Ähnlich sieht es die Industriegewerkschaft Bauen-Agrar-Umwelt. Viele ihrer Mitglieder haben Probleme, privaten Versicherungsschutz zu bezahlbaren Preisen zu erhalten. Private Anbieter würden die Versicherung gerade für junge Leute unerschwinglich teuer machen, heißt es von der Gewerkschaft. Berufsanfänger müssen zunächst einmal den Führerschein machen, eine Wohnung einrichten und wollen eine Familie gründen. Der Abschluss einer teuren Versicherung ist da für viele nachrangig. Die Folge: "Viele jungen Leute schließen aus Kostengründen wider besseres Wissen keine Versicherung ab", sagt ein Sprecher der Gewerkschaft.

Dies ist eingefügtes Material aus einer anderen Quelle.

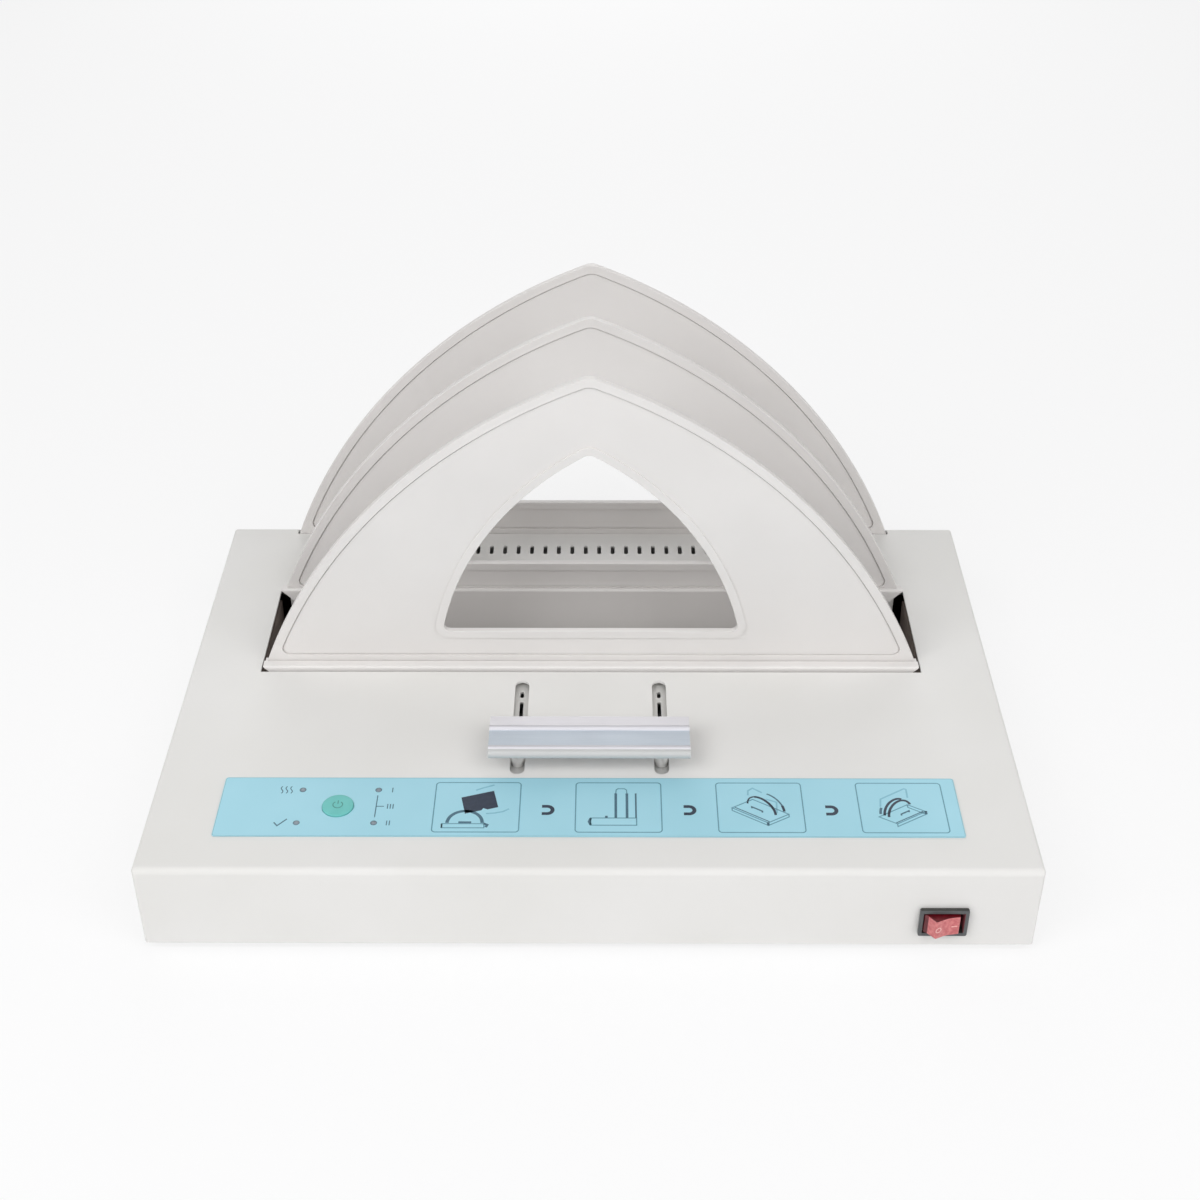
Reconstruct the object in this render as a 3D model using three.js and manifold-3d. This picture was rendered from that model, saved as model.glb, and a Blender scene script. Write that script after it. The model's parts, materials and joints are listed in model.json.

Am besten früh die Versicherung abschließen

Der Gesamtverband der Deutschen Versicherungswirtschaft sieht das anders. "Es ist die Geschäftsgrundlage der Lebensversicherer, möglichst allen Risikogruppen bezahlbaren Versicherungsschutz zur Absicherung ihrer Arbeitskraft anzubieten", sagt ein Sprecher. Im Markt finde ein ausgeprägter Preiswettbewerb über alle Berufsgruppen hinweg statt, der dazu führe, dass der Schutz gegen Berufsunfähigkeit über die vergangenen Jahre insgesamt günstiger geworden ist. Er empfiehlt, eine entsprechende Police in jungen Jahren abzuschließen, um von einer möglichst guten Gesundheit zu profitieren. Allerdings: Die Niedrigzinsen wirken sich auch hier aus, die Preise dürften mittelfristig stark steigen.

Das Argument der Konzerne lässt Boss vom Bund der Versicherten nicht gelten. Auch für viele junge Menschen seien die Prämien bereits hoch. Das Fatale sei zudem, dass gerade riskante Berufe wie Dachdecker, Zimmermann oder Schweißer nicht besonders gut bezahlt werden und sich die hohen Prämien noch weniger leisten können als gut verdienende Juristen oder Betriebswirtschaftler. Körperlich hart arbeitende Handwerker brauchen den Schutz aber am dringendsten. Berufstätige mit Universitätsabschluss verdienen in der Regel besser und werden gleichzeitig von den Versicherern als weniger riskant eingestuft. Die Folge: Sie müssen für den Schutz weniger zahlen.

Der Bund der Versicherten hat schon im Mai 2015 gemeinsam mit der Verbraucherzentrale Nordrhein-Westfalen ein Positionspapier veröffentlicht, in dem sich die Organisationen für eine grundlegende Reform des aktuellen Systems einsetzen. "Da das Modell der privaten Vorsorge sich für viele Berufstätige als untauglich erwiesen hat, muss es dringend reformiert werden", fordern sie. Im Laufe des Jahres wollen sie den Parteien einen konkreten Vorschlag vorlegen, wie die Rückkehr zum gesetzlichen BU-Schutz gelingen kann.

Verbündete bei der Rückkehr zum gesetzlichen BU-Schutz

In den Gewerkschaften haben sie potenzielle Verbündete. "Wir sind grundsätzlich der Meinung, dass die zentralen Lebensrisiken wie Arbeitslosigkeit, Krankheit oder Erwerbsunfähigkeit in den gesetzlichen Sozialversicherungssystemen abgesichert sein sollten", sagt Markus Hofmann vom DGB. "Nur dann ist das Kollektiv groß genug, um alle Mitglieder solidarisch abzusichern, und es gibt keinen Grund, Menschen mit Vorerkrankungen auszuschließen."

Ähnlich argumentiert die IG Metall. "Wenn bestimmte Beschäftigtengruppen keine Chance haben, eine BU-Versicherung abzuschließen, und der private Markt kein Verständnis für solche großen Risiken hat, muss man von einem Marktversagen sprechen", sagt Dirk Neumann, Gewerkschaftssekretär im Vorstand der IG Metall. Er glaubt, dass große Risiken nicht bei einzelnen Wirtschaftsunternehmen abgesichert sein sollten. Ihnen sei die Gewinnmaximierung wichtiger als die Auszahlung von Leistungen. Entscheidend sei daher auch, die Erwerbsminderungsrente zu stärken, sagt Neumann: "Sie ist das einzige Auffangnetz für alle gesetzlich Versicherten."